Saturday, March 8, 2025

 Turnover taxes are levied on a company's gross revenues from sales rather than on its profits. These taxes play a crucial role in the global taxation system by providing a steady source of revenue for governments. Among the common types are Value-Added Tax (VAT), Goods and Services Tax (GST), Sales Tax, and Gross Receipts Tax. VAT is a consumption tax applied at each stage of the supply chain, from production to sale, and is a significant revenue source, particularly in Europe and countries like China, India, and Australia. GST, similar to VAT, is collected at each stage of production and distribution and is a major revenue source in countries such as Australia, Canada, India, New Zealand, and Singapore. Sales Tax is a direct tax on the sale of goods and services, collected by retailers and passed on to the government, serving as a substantial revenue source for state and local governments in the United States, Canada, and Japan.

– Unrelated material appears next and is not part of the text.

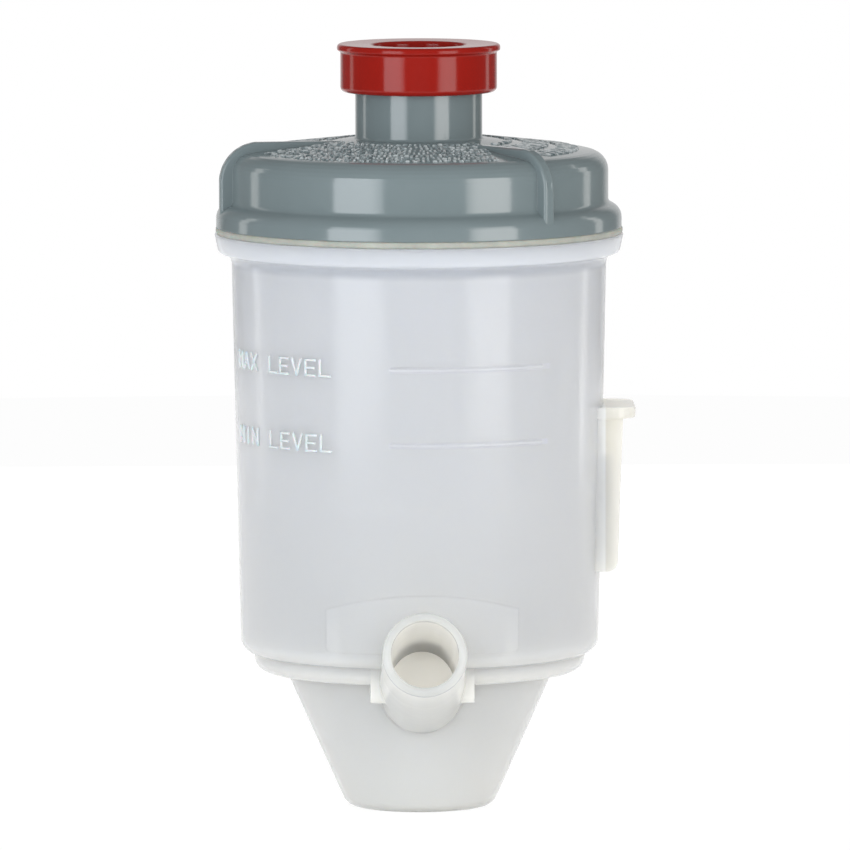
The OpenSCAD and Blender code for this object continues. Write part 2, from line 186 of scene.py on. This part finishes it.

Gross Receipts Tax is levied on a company's total gross revenues, offering simplicity in administration and a steady revenue stream for governments in certain U.S. states like Ohio and Washington. While turnover taxes offer revenue stability and administrative simplicity, they can burden low-profit businesses and lead to higher end prices for consumers due to the cumulative tax effect at each production and distribution stage. These taxes, including VAT and GST, are integral to the fiscal frameworks of many countries, contributing significantly to their tax revenues.